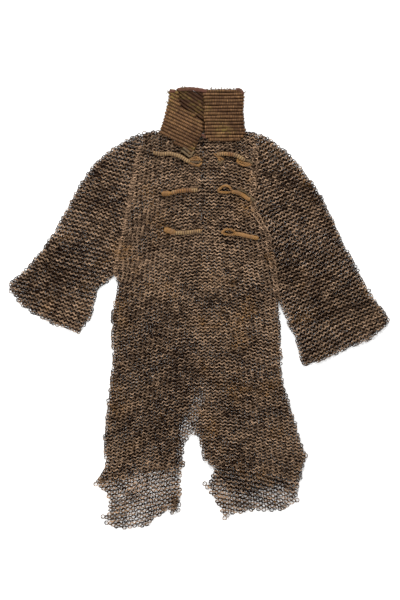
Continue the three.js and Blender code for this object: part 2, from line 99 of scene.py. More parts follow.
def buildStudio():
    # camera straight above: focal length = sensor x distance / height of the picture on the ground
    height = view["imageSize"][1] * view["pixel"]
    lens = bpy.data.cameras.new("camera")
    lens.sensor_width = view["sensor"]
    lens.lens = view["sensor"] * view["distance"] / height
    holder = bpy.data.objects.new("camera", lens)
    holder.location = (*view["lookAt"], view["distance"])
    scene.collection.objects.link(holder)
    scene.camera = holder
    aimedLight("keyLight", studio["keyPlace"], studio["keyPower"], studio["keySize"])
    aimedLight("fillLight", studio["fillPlace"], studio["fillPower"], studio["fillSize"])
    # light comes from a bright ring round the horizon and fades overhead, behind the camera
    sky = bpy.data.worlds.new("sky")
    sky.use_nodes = True
    tree = sky.node_tree
    heading = addNode(tree, "ShaderNodeTexCoord").outputs["Generated"]
    upward = addNode(tree, "ShaderNodeSeparateXYZ", [("Vector", heading)]).outputs["Z"]
    fade = addNode(tree, "ShaderNodeMapRange", [
        ("Value", upward), ("From Min", studio["skyFrom"]), ("From Max", studio["skyTo"]),
        ("To Min", studio["skyStrength"]), ("To Max", studio["overhead"]),
    ], interpolation_type="SMOOTHSTEP")
    tree.nodes["Background"].inputs["Color"].default_value = (1, 1, 1, 1)
    tree.links.new(fade.outputs["Result"], tree.nodes["Background"].inputs["Strength"])
    scene.world = sky
    scene.view_settings.view_transform = "Standard"
    half = studio["floorSize"]
    plane = bpy.data.meshes.new("floor")
    corners = [(-half, -half, 0), (half, -half, 0), (half, half, 0), (-half, half, 0)]
    plane.from_pydata(corners, [], [(0, 1, 2, 3)])
    floor = bpy.data.objects.new("floor", plane)
    scene.collection.objects.link(floor)
    paint = bpy.data.materials.new("floorPaint")
    paint.use_nodes = True
    shader = paint.node_tree.nodes["Principled BSDF"]
    shader.inputs["Base Color"].default_value = studio["floorColour"]
    shader.inputs["Roughness"].default_value = studio["floorRoughness"]
    shader.inputs["Specular IOR Level"].default_value = studio["floorGloss"]
    plane.materials.append(paint)
    print("studio ready")


# Materials

def newGroup(name, inputs, outputs):
    # empty shader group: inputs are (label, kind, value), outputs (label, kind)
    group = bpy.data.node_groups.new(name, "ShaderNodeTree")
    for label, kind, value in inputs:
        socket = group.interface.new_socket(name=label, in_out="INPUT", socket_type=kind)
        socket.default_value = value
    for label, kind in outputs:
        group.interface.new_socket(name=label, in_out="OUTPUT", socket_type=kind)
    return group


def blendColour(tree, share, a, b):
    # colour a (1 - share) + b share; 0, 6 and 7 are the node's sockets for share and colours
    node = addNode(tree, "ShaderNodeMix", [(0, share), (6, a), (7, b)], data_type="RGBA")
    return node.outputs[2]


def noiseMask(tree, place, scale, low, high, detail=3.0):
    # soft mask that rises from 0 to 1 between two values of a noise
    noise = addNode(tree, "ShaderNodeTexNoise", [("Vector", place), ("Scale", scale), ("Detail", detail)])
    ramp = addNode(tree, "ShaderNodeMapRange", [
        ("Value", noise.outputs["Fac"]), ("From Min", low), ("From Max", high),
    ], interpolation_type="SMOOTHSTEP")
    return ramp.outputs["Result"]


def finishGroup(group, start, place, colour, look):
    # grain, whose noise also moves the roughness between two values, and the links to the outputs
    grain = addNode(group, "ShaderNodeTexNoise", [
        ("Vector", place), ("Scale", start.outputs["Grain Scale"]), ("Detail", look["grainDetail"]),
    ])
    low, high = look["roughness"]
    rough = addNode(group, "ShaderNodeMapRange", [
        ("Value", grain.outputs["Fac"]), ("To Min", low), ("To Max", high),
    ])
    end = addNode(group, "NodeGroupOutput")
    group.links.new(colour, end.inputs["Colour"])
    group.links.new(rough.outputs["Result"], end.inputs["Roughness"])
    group.links.new(grain.outputs["Fac"], end.inputs["Height"])
    return group


patinaLook = {
    "patches": (0.3, 0.7),     # values of the noise between which the mask rises
    "patchShift": 0.12,        # how far the patches move a ring's tone either way
    "toneCurve": 1.5,
    "rustScale": 14.0,
    "rust": (0.52, 0.72),
    "rustDetail": 5.0,
    "spotScale": 150.0,
    "spots": (0.4, 0.75),
    "grainDetail": 2.0,
    "roughness": (0.34, 0.62),
}


def buildPatina():
    # metal: dark + (bright - dark) (tone + patches) ^ curve, rust where both its masks allow, and grain
    group = newGroup("patina", [
        ("Bright", "NodeSocketColor", (0.2, 0.16, 0.12, 1)),
        ("Dark", "NodeSocketColor", (0.06, 0.045, 0.035, 1)),
        ("Rust", "NodeSocketColor", (0.22, 0.1, 0.03, 1)),
        ("Tone", "NodeSocketFloat", 0.5),
        ("Patch Scale", "NodeSocketFloat", 9.0),
        ("Grain Scale", "NodeSocketFloat", 700.0),
    ], [("Colour", "NodeSocketColor"), ("Roughness", "NodeSocketFloat"), ("Height", "NodeSocketFloat")])
    start = addNode(group, "NodeGroupInput")
    place = addNode(group, "ShaderNodeTexCoord").outputs["Object"]
    patches = noiseMask(group, place, start.outputs["Patch Scale"], *patinaLook["patches"])
    spots = noiseMask(group, place, patinaLook["spotScale"], *patinaLook["spots"])
    shift = addNode(group, "ShaderNodeMapRange", [
        ("Value", patches), ("To Min", -patinaLook["patchShift"]), ("To Max", patinaLook["patchShift"]),
    ])
    lifted = addNode(group, "ShaderNodeMath", [
        (0, start.outputs["Tone"]), (1, shift.outputs["Result"]),
    ], operation="ADD", use_clamp=True)
    toned = addNode(group, "ShaderNodeMath", [
        (0, lifted.outputs[0]), (1, patinaLook["toneCurve"]),
    ], operation="POWER")
    colour = blendColour(group, toned.outputs[0], start.outputs["Dark"], start.outputs["Bright"])
    rustPatch = noiseMask(
        group, place, patinaLook["rustScale"], *patinaLook["rust"], detail=patinaLook["rustDetail"]
    )
    rustShare = addNode(group, "ShaderNodeMath", [(0, rustPatch), (1, spots)], operation="MULTIPLY")
    colour = blendColour(group, rustShare.outputs[0], colour, start.outputs["Rust"])
    return finishGroup(group, start, place, colour, patinaLook)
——
Return the material exactly as it stands.

■ **Reply to the task**
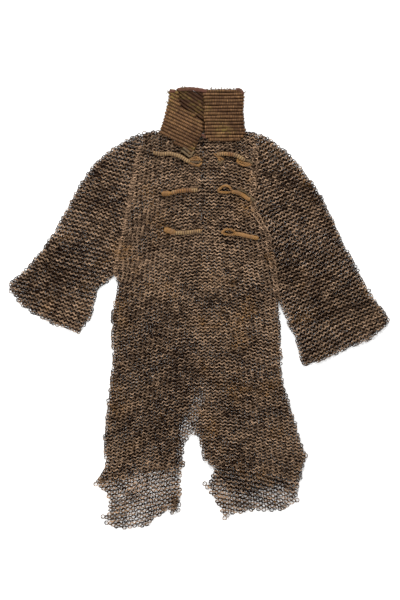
Continue the three.js and Blender code for this object: part 2, from line 99 of scene.py. More parts follow.
def buildStudio():
    # camera straight above: focal length = sensor x distance / height of the picture on the ground
    height = view["imageSize"][1] * view["pixel"]
    lens = bpy.data.cameras.new("camera")
    lens.sensor_width = view["sensor"]
    lens.lens = view["sensor"] * view["distance"] / height
    holder = bpy.data.objects.new("camera", lens)
    holder.location = (*view["lookAt"], view["distance"])
    scene.collection.objects.link(holder)
    scene.camera = holder
    aimedLight("keyLight", studio["keyPlace"], studio["keyPower"], studio["keySize"])
    aimedLight("fillLight", studio["fillPlace"], studio["fillPower"], studio["fillSize"])
    # light comes from a bright ring round the horizon and fades overhead, behind the camera
    sky = bpy.data.worlds.new("sky")
    sky.use_nodes = True
    tree = sky.node_tree
    heading = addNode(tree, "ShaderNodeTexCoord").outputs["Generated"]
    upward = addNode(tree, "ShaderNodeSeparateXYZ", [("Vector", heading)]).outputs["Z"]
    fade = addNode(tree, "ShaderNodeMapRange", [
        ("Value", upward), ("From Min", studio["skyFrom"]), ("From Max", studio["skyTo"]),
        ("To Min", studio["skyStrength"]), ("To Max", studio["overhead"]),
    ], interpolation_type="SMOOTHSTEP")
    tree.nodes["Background"].inputs["Color"].default_value = (1, 1, 1, 1)
    tree.links.new(fade.outputs["Result"], tree.nodes["Background"].inputs["Strength"])
    scene.world = sky
    scene.view_settings.view_transform = "Standard"
    half = studio["floorSize"]
    plane = bpy.data.meshes.new("floor")
    corners = [(-half, -half, 0), (half, -half, 0), (half, half, 0), (-half, half, 0)]
    plane.from_pydata(corners, [], [(0, 1, 2, 3)])
    floor = bpy.data.objects.new("floor", plane)
    scene.collection.objects.link(floor)
    paint = bpy.data.materials.new("floorPaint")
    paint.use_nodes = True
    shader = paint.node_tree.nodes["Principled BSDF"]
    shader.inputs["Base Color"].default_value = studio["floorColour"]
    shader.inputs["Roughness"].default_value = studio["floorRoughness"]
    shader.inputs["Specular IOR Level"].default_value = studio["floorGloss"]
    plane.materials.append(paint)
    print("studio ready")


# Materials

def newGroup(name, inputs, outputs):
    # empty shader group: inputs are (label, kind, value), outputs (label, kind)
    group = bpy.data.node_groups.new(name, "ShaderNodeTree")
    for label, kind, value in inputs:
        socket = group.interface.new_socket(name=label, in_out="INPUT", socket_type=kind)
        socket.default_value = value
    for label, kind in outputs:
        group.interface.new_socket(name=label, in_out="OUTPUT", socket_type=kind)
    return group


def blendColour(tree, share, a, b):
    # colour a (1 - share) + b share; 0, 6 and 7 are the node's sockets for share and colours
    node = addNode(tree, "ShaderNodeMix", [(0, share), (6, a), (7, b)], data_type="RGBA")
    return node.outputs[2]


def noiseMask(tree, place, scale, low, high, detail=3.0):
    # soft mask that rises from 0 to 1 between two values of a noise
    noise = addNode(tree, "ShaderNodeTexNoise", [("Vector", place), ("Scale", scale), ("Detail", detail)])
    ramp = addNode(tree, "ShaderNodeMapRange", [
        ("Value", noise.outputs["Fac"]), ("From Min", low), ("From Max", high),
    ], interpolation_type="SMOOTHSTEP")
    return ramp.outputs["Result"]


def finishGroup(group, start, place, colour, look):
    # grain, whose noise also moves the roughness between two values, and the links to the outputs
    grain = addNode(group, "ShaderNodeTexNoise", [
        ("Vector", place), ("Scale", start.outputs["Grain Scale"]), ("Detail", look["grainDetail"]),
    ])
    low, high = look["roughness"]
    rough = addNode(group, "ShaderNodeMapRange", [
        ("Value", grain.outputs["Fac"]), ("To Min", low), ("To Max", high),
    ])
    end = addNode(group, "NodeGroupOutput")
    group.links.new(colour, end.inputs["Colour"])
    group.links.new(rough.outputs["Result"], end.inputs["Roughness"])
    group.links.new(grain.outputs["Fac"], end.inputs["Height"])
    return group


patinaLook = {
    "patches": (0.3, 0.7),     # values of the noise between which the mask rises
    "patchShift": 0.12,        # how far the patches move a ring's tone either way
    "toneCurve": 1.5,
    "rustScale": 14.0,
    "rust": (0.52, 0.72),
    "rustDetail": 5.0,
    "spotScale": 150.0,
    "spots": (0.4, 0.75),
    "grainDetail": 2.0,
    "roughness": (0.34, 0.62),
}


def buildPatina():
    # metal: dark + (bright - dark) (tone + patches) ^ curve, rust where both its masks allow, and grain
    group = newGroup("patina", [
        ("Bright", "NodeSocketColor", (0.2, 0.16, 0.12, 1)),
        ("Dark", "NodeSocketColor", (0.06, 0.045, 0.035, 1)),
        ("Rust", "NodeSocketColor", (0.22, 0.1, 0.03, 1)),
        ("Tone", "NodeSocketFloat", 0.5),
        ("Patch Scale", "NodeSocketFloat", 9.0),
        ("Grain Scale", "NodeSocketFloat", 700.0),
    ], [("Colour", "NodeSocketColor"), ("Roughness", "NodeSocketFloat"), ("Height", "NodeSocketFloat")])
    start = addNode(group, "NodeGroupInput")
    place = addNode(group, "ShaderNodeTexCoord").outputs["Object"]
    patches = noiseMask(group, place, start.outputs["Patch Scale"], *patinaLook["patches"])
    spots = noiseMask(group, place, patinaLook["spotScale"], *patinaLook["spots"])
    shift = addNode(group, "ShaderNodeMapRange", [
        ("Value", patches), ("To Min", -patinaLook["patchShift"]), ("To Max", patinaLook["patchShift"]),
    ])
    lifted = addNode(group, "ShaderNodeMath", [
        (0, start.outputs["Tone"]), (1, shift.outputs["Result"]),
    ], operation="ADD", use_clamp=True)
    toned = addNode(group, "ShaderNodeMath", [
        (0, lifted.outputs[0]), (1, patinaLook["toneCurve"]),
    ], operation="POWER")
    colour = blendColour(group, toned.outputs[0], start.outputs["Dark"], start.outputs["Bright"])
    rustPatch = noiseMask(
        group, place, patinaLook["rustScale"], *patinaLook["rust"], detail=patinaLook["rustDetail"]
    )
    rustShare = addNode(group, "ShaderNodeMath", [(0, rustPatch), (1, spots)], operation="MULTIPLY")
    colour = blendColour(group, rustShare.outputs[0], colour, start.outputs["Rust"])
    return finishGroup(group, start, place, colour, patinaLook)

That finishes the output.